A TECHNIQUE DRIVEN Blog dedicated to mastery of surface design techniques. First we dye, overdye, paint, stitch, resist, tie, fold, silk screen, stamp, thermofax, batik, bejewel, stretch, shrink, sprinkle, Smooch, fuse, slice, dice, AND then we set it on fire using a variety of heat tools.

Tuesday, September 16, 2014

Painting Experiments

 When I first  started experimenting with using acrylics, I used failed projects and the samples  I use to test machine quilting  tension.  A layer of gesso and they're already looking interesting !
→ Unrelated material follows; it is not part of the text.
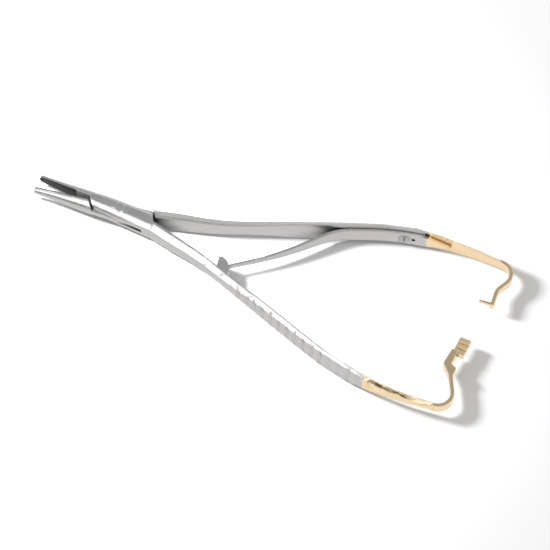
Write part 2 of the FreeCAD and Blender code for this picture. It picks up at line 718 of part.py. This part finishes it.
def add_horn(body):
    """The stop for the spring's tip: a lip that leans from the inner face towards the jaws."""
    edges = handle_edges(-1)
    foot, along = point_over(edges, size("box_back") + size("horn_reach"))
    inward = Vector(-along.y, along.x, 0)
    long = size("horn_length")
    rise = size("horn_rise")
    lean = size("horn_lean")
    corners = [(0, -0.8), (0, 0), (-lean, 0.8 * rise), (0.6 - lean, rise), (0.45 * long - lean / 2, rise),
               (0.85 * long, 0.45 * rise), (long, 0), (long, -0.8)]
    points = [foot + along * a + inward * b for a, b in corners]
    sketch = new_sketch(body, "Horn", "XY_Plane", (0, 0, MID))
    draw_outline(sketch, [(p.x, p.y) for p in points], [0, 0, 0.3, 0.3, 1.8, 2.5, 0, 0])
    pad(body, sketch, "Dims.horn_height", "HornPad")


# Leaf spring and what holds it


def add_spring_leaf(body):
    """Leaf cut to plan along the tang arm's inner face, then cut to its tapering side view."""
    butt = size("spring_thickness")
    tip = size("spring_tip_thickness")
    seat = size("spring_seat")
    shank = handle_points(1)[1]
    crown = handle_points(1)[2]
    end = handle_points(1)[3]
    lift_y = shank[1] + (size("spring_lift") - shank[0]) * tan(size("handle_angle"))
    lift = (size("spring_lift"), lift_y)
    knee = (size("spring_knee"), lift_y - (lift[0] - size("spring_knee")) * tan(size("spring_lift_angle")))
    point = (size("spring_tip"), knee[1] - (knee[0] - size("spring_tip")) * tan(size("spring_tip_angle")))
    before = (2 * point[0] - knee[0], 2 * point[1] - knee[1])
    way = [before, point, knee, lift, crown, end, (2 * end[0] - crown[0], 2 * end[1] - crown[1])]
    thick = [tip, 0.5 * (tip + butt), butt, butt, butt]
    outer = [offset_corner(way[i], way[i + 1], way[i + 2], -seat) for i in range(5)]
    inner = [offset_corner(way[i], way[i + 1], way[i + 2], -seat - thick[i]) for i in range(5)]
    knee_turn = 110.0
    lift_turn = 22.0
    sweep = size("sweep_radius") - seat
    radii = [0, knee_turn, lift_turn, sweep, 0, 0, sweep - butt, lift_turn - butt, knee_turn + thick[1], 0]
    sketch = new_sketch(body, "LeafPlan", "XY_Plane", (0, 0, MID))
    draw_outline(sketch, outer + inner[::-1], radii)
    pad(body, sketch, "Dims.spring_butt_width", "LeafPad")
    wide = size("spring_butt_width") / 2
    narrow = size("spring_tip_width") / 2
    tail = size("spring_end")
    far = end[0] + 2
    out = wide + 1
    sketch = new_sketch(body, "LeafSide", "XZ_Plane", (0, MID, 0))
    draw_outline(sketch, [(0, -out), (far, -out), (far, out), (0, out)])
    upper = [(point[0] - 2, narrow), (point[0] + 11, narrow + 0.3), (lift[0] + 5, wide),
             (tail - 9, wide), (tail, 0.4)]
    lower = [(x, -z) for x, z in upper[::-1]]
    draw_outline(sketch, upper + lower, [0, 30, 30, 12, 0.4, 0.4, 12, 30, 30, 0])
    cut(body, sketch, "LeafSideCut")


def seat_place(reach, depth=0.0):
    """Point on the tang arm's inner face over x = reach, moved off it by depth, and the face's turn."""
    point, along = point_over(handle_edges(1), reach)
    inward = Vector(along.y, -along.x, 0)
    return point + inward * depth, math.degrees(math.atan2(along.y, along.x))


def cut_round(body, name, reach, top, diameter, length):
    """A round hole square to the tang arm's inner face: length deep below a level top above it."""
    clear = 0.5
    place, turn = seat_place(reach, top + clear)
    sketch = new_sketch(body, name, "XZ_Plane", (place.x, MID, -place.y), turn)
    sketch.addGeometry(Part.Circle(Vector(0, 0, 0), Vector(0, 0, 1), 1.0), False)
    sketch.addConstraint(Sketcher.Constraint("Coincident", 0, 3, -1, 1))
    sketch.addConstraint(Sketcher.Constraint("Diameter", 0, 2.0))
    sketch.setExpression("Constraints[1]", diameter)
    cut(body, sketch, name + "Cut", "%s + %g" % (length, clear), midplane=False)


def pin_place():
    return size("screw_place") + size("pin_spacing")


def turned_piece(label, reach, profile):
    """A turned piece standing square on the tang arm's inner face; profile is (radius, height)."""
    body = new_body(label)
    sketch = new_sketch(body, "Profile", "XZ_Plane")
    draw(sketch, profile)
    turn = body.newObject("PartDesign::Revolution", "Turned")
    turn.Profile = sketch
    turn.ReferenceAxis = (sketch, ["V_Axis"])
    turn.Angle = 360.0
    place, angle = seat_place(reach)
    stand = FreeCAD.Rotation(Vector(0, 0, 1), angle).multiply(FreeCAD.Rotation(Vector(1, 0, 0), 90))
    body.Placement = FreeCAD.Placement(Vector(place.x, place.y, MID), stand)
    return body


def line(a, b):
    return Part.LineSegment(Vector(a[0], a[1], 0), Vector(b[0], b[1], 0))


def build_screw():
    face = size("spring_seat") + size("spring_thickness")
    shank = size("screw_diameter") / 2
    head = size("screw_head_diameter") / 2
    under = face - size("screw_sink")
    top = under + size("screw_head_height")
    rim = under + 0.45 * size("screw_head_height")
    bottom = -size("screw_depth")
    crown = (head ** 2 + (top - rim) ** 2) / (2 * (top - rim))
    half_way = math.asin(head / crown) / 2
    middle = Vector(crown * math.sin(half_way), top - crown * (1 - math.cos(half_way)), 0)
    dome = Part.Arc(Vector(head, rim, 0), middle, Vector(0, top, 0))
    profile = [line((0, bottom), (shank, bottom)), line((shank, bottom), (shank, under)),
               line((shank, under), (head, under)), line((head, under), (head, rim)), dome,
               line((0, top), (0, bottom))]
    body = turned_piece("spring_screw", size("screw_place"), profile)
    clear = 0.5
    sketch = new_sketch(body, "DriverSlot", "XZ_Plane")
    half = size("screw_slot_width") / 2
    floor = top - size("screw_slot_depth")
    draw_outline(sketch, [(-half, floor), (half, floor), (half, top + clear), (-half, top + clear)])
    cut(body, sketch, "DriverSlotCut")
    return body


def build_pin():
    radius = size("pin_diameter") / 2
    top = size("spring_seat") + size("spring_thickness") - size("pin_recess")
    bottom = -size("pin_depth")
    profile = [line((0, bottom), (radius, bottom)), line((radius, bottom), (radius, top)),
               line((radius, top), (0, top)), line((0, top), (0, bottom))]
    return turned_piece("spring_pin", pin_place(), profile)


def build_spring():
    body = new_body("leaf_spring")
    add_spring_leaf(body)
    face = size("spring_seat") + size("spring_thickness")
    cut_round(body, "ScrewHead", size("screw_place"), face, "Dims.screw_head_diameter + 0.1",
              "Dims.screw_sink")
    cut_round(body, "ScrewHole", size("screw_place"), face, "Dims.screw_diameter + 0.1",
              "2 * Dims.spring_thickness")
    cut_round(body, "PinHole", pin_place(), face, "Dims.pin_diameter", "2 * Dims.spring_thickness")
    return body


# Arms, inserts and rivet


def build_box_arm():
    body = new_body("box_arm")
    add_front_block(body)
    add_tip_round(body)
    add_handle(body, -1)
    cut_box_arm(body)
    cut_insert_seat(body, 1)
    cut_bore(body, "RivetBore", "Dims.rivet_diameter")
    add_horn(body)
    add_rack_leg(body)
    add_finger_grooves(body, -1)
    return body


def build_tang_arm():
    body = new_body("tang_arm")
    add_front_block(body)
    add_tip_round(body)
    add_handle(body, 1)
    cut_tang_arm(body)
    cut_insert_seat(body, -1)
    cut_bore(body, "TangBore", "Dims.rivet_diameter + 2 * Dims.rivet_gap")
    add_hook_leg(body)
    add_finger_grooves(body, 1)
    cut_round(body, "ScrewHole", size("screw_place"), 0.0, "Dims.screw_diameter", "Dims.screw_depth")
    cut_round(body, "PinHole", pin_place(), 0.0, "Dims.pin_diameter", "Dims.pin_depth")
    return body


def build_insert(label, side):
    """Hard metal jaw face: the jaw's own outline, kept to a thin slab and cross-cut."""
    body = new_body(label)
    add_front_block(body)
    add_tip_round(body)
    face = side * size("insert_gap") / 2
    deep = face + side * size("insert_thickness")
    back = size("insert_length") - size("jaw_reach")
    ends = -size("jaw_reach") - 1
    wide = side * (size("box_half_width") + 2)
    far = size("box_back") + 1
    sketch = new_sketch(body, "Behind", "XY_Plane")
    draw_outline(sketch, [(ends, deep), (back, deep), (back, face), (far, face), (far, wide), (ends, wide)])
    cut(body, sketch, "BehindCut")
    sketch = new_sketch(body, "OtherSide", "XY_Plane")
    draw_outline(sketch, [(ends, face), (far, face), (far, -wide), (ends, -wide)])
    cut(body, sketch, "OtherSideCut")
    pitch = size("knurl_pitch")
    depth = size("knurl_depth")
    first = back + 0.4 * size("tip_height")
    count = int((size("insert_length") + size("tip_height")) / pitch)
    for slant in (-45, 45):
        sketch = new_sketch(body, "Groove", "XY_Plane", (first, 0, MID), slant)
        draw_outline(sketch, [(-depth, face - side * 0.01), (depth, face - side * 0.01),
                              (0, face + side * depth)])
        groove = cut(body, sketch, "GrooveCut")
        pattern = body.newObject("PartDesign::LinearPattern", "Grooves")
        pattern.Originals = [groove]
        axis = next(item for item in body.Origin.OriginFeatures if item.Role == "X_Axis")
        pattern.Direction = (axis, [""])
        pattern.Reversed = True
        pattern.Length = pitch * (count - 1)
        pattern.Occurrences = count
        body.Tip = pattern
        doc.recompute()
    return body


def build_rivet():
    body = new_body("pivot_rivet")
    sketch = new_sketch(body, "Round", "XY_Plane", (0, 0, MID))
    sketch.addGeometry(Part.Circle(Vector(0, 0, 0), Vector(0, 0, 1), 1.0), False)
    sketch.addConstraint(Sketcher.Constraint("Coincident", 0, 3, -1, 1))
    sketch.addConstraint(Sketcher.Constraint("Diameter", 0, 2.0))
    sketch.setExpression("Constraints[1]", "Dims.rivet_diameter")
    pad(body, sketch, "Dims.box_height", "RivetPad")
    return body


box_arm = build_box_arm()
box_insert = build_insert("box_arm_insert", 1)
rivet = build_rivet()
tang_arm = build_tang_arm()
tang_insert = build_insert("tang_arm_insert", -1)
spring = build_spring()
screw = build_screw()
pin = build_pin()

opened = ((-1, [box_arm, box_insert, rivet]), (1, [tang_arm, tang_insert, spring, screw, pin]))
for sign, bodies in opened:
    swing = FreeCAD.Placement(Vector(0, 0, 0), FreeCAD.Rotation(Vector(0, 0, 1), sign * HALF_OPEN))
    for body in bodies:
        body.Placement = swing.multiply(body.Placement)

doc.recompute()

for item in doc.Objects:
    if "Invalid" in item.State or "Error" in item.State:
        raise ValueError("%s (%s) failed: %s" % (item.Label, item.TypeId, item.State))

os.makedirs("parts", exist_ok=True)
for body in [item for item in doc.Objects if item.TypeId == "PartDesign::Body"]:
    shape = body.Shape
    if shape.isNull() or not shape.isValid():
        raise ValueError("%s has no valid shape" % body.Label)
    shape.exportStep("parts/%s.step" % body.Label)
    print("%-16s solids %d, volume %8.2f mm3" % (body.Label, len(shape.Solids), shape.Volume))
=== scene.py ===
import bpy
import math
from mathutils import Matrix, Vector


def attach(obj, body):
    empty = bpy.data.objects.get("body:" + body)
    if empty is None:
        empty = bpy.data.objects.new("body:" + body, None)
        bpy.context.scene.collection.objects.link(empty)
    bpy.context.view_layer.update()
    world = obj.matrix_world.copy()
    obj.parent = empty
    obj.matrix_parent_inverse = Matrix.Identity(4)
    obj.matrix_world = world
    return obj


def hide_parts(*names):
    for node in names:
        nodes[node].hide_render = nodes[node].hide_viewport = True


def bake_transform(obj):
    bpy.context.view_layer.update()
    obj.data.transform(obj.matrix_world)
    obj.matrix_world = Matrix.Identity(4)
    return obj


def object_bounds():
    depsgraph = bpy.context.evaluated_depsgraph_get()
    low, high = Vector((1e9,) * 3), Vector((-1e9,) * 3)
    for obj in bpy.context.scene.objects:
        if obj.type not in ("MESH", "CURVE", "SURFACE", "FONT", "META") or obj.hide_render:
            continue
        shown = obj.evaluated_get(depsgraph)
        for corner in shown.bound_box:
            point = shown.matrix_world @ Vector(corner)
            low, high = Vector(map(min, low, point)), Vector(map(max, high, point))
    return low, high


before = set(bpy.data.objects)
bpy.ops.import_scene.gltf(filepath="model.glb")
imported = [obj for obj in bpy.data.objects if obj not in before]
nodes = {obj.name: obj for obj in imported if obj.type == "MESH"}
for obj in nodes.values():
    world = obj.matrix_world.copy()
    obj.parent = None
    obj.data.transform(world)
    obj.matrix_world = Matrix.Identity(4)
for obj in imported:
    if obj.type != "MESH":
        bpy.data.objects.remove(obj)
cad_low, cad_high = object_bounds()

# Camera: a long lens that looks down at the open instrument from the side of the handle
# with the horn, as in the photograph.
stands_at = Vector((0.26181, -0.48998, 0.84901))
looks_at = Vector((0.05986, -0.00077, -0.00045))
bpy.ops.object.select_all(action="DESELECT")
bpy.ops.object.camera_add(location=stands_at)
camera = bpy.context.object
camera.name = "photo_camera"
camera.rotation_euler = (looks_at - stands_at).to_track_quat("-Z", "Y").to_euler()
camera.data.lens = 186.3
camera.data.sensor_width = 36.0
camera.data.clip_start = 0.05
camera.data.clip_end = 20.0
bpy.context.scene.camera = camera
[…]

 Now though I will usually make up some test samples while I'm thinking of projects  using a variety of different fabrics . I use Dream Cotton 'Select' wadding in the sandwich and then machine and hand stitch often  in ripple patterns. In the examples I'm showing here  I applied acrylics (Liquitex firm body) straight from tube with a palette knife but not to the whole piece so that a strip of the original fabric can be seen. It's a bit distracting to look at ( as you can see in the 'studio' shot below) so I've cropped the image in Photoshop and shown the 'before' stage separately.

Fabric 1: A heavy cotton canvas (pattern called 'Tipsy'!) I liked the pattern already printed on it but it was difficult to hand stitch and also to paint and the texture of the canvas showed through when painted.

Fabric 1 Before

Fabric 1 After

Fabric 2 : A vintage black/brown cotton sateen with abstract orange pattern. Easy to stitch and paint and like the result- only concern is the stretch and distortion of sateen when used on a larger scale
Fabric 2 Before

Fabric 2 After

Fabric 3 (top)and 4(bottom): An African damask shibori in orange and blue (still with starch in ) and Kaffe Fassett Roman Glass - an old favourite of mine. Both fabrics easy to stitch. The damask didn't take paint that well (probably because of the starch) and the pattern showing through was too dominant. Its also too gorgeous a fabric to hide under paint! ( which is why I was a bit mean in the size of sample)
The dots and circles of the Roman Glass were not as prominent as I thought they might be - definitely one for consideration
Fabrics 3&4 Before

Fabrics 3&4 After
Fabric 5: African wax fabric mainly of wild large pink and black leaves. These African wax prints really stitch well and are a good surface for painting on. I rather like the vibrant pink and black showing through but perhaps wouldn't want too much of it!
Fabric 5 Before

Fabric 5 After
 A different palette of acrylic colours (greens) would have given a different effect-  the shapes of the stitched ripples also suggest land forms  to me.
You have my permission to play!


  1. It is so fascinating how an 'in your face' fabric turns out to be just the thing when you have over painted.
    Thank you for being so thorough in explaining. I am soaking this in and processing the ideas.
    Sandy (in the UK)

  2. This is indeed mixing media. intriguing. :)

  3. Gesso on your fabrics are looking really good. I especially like the effect on your Fabric 5 piece.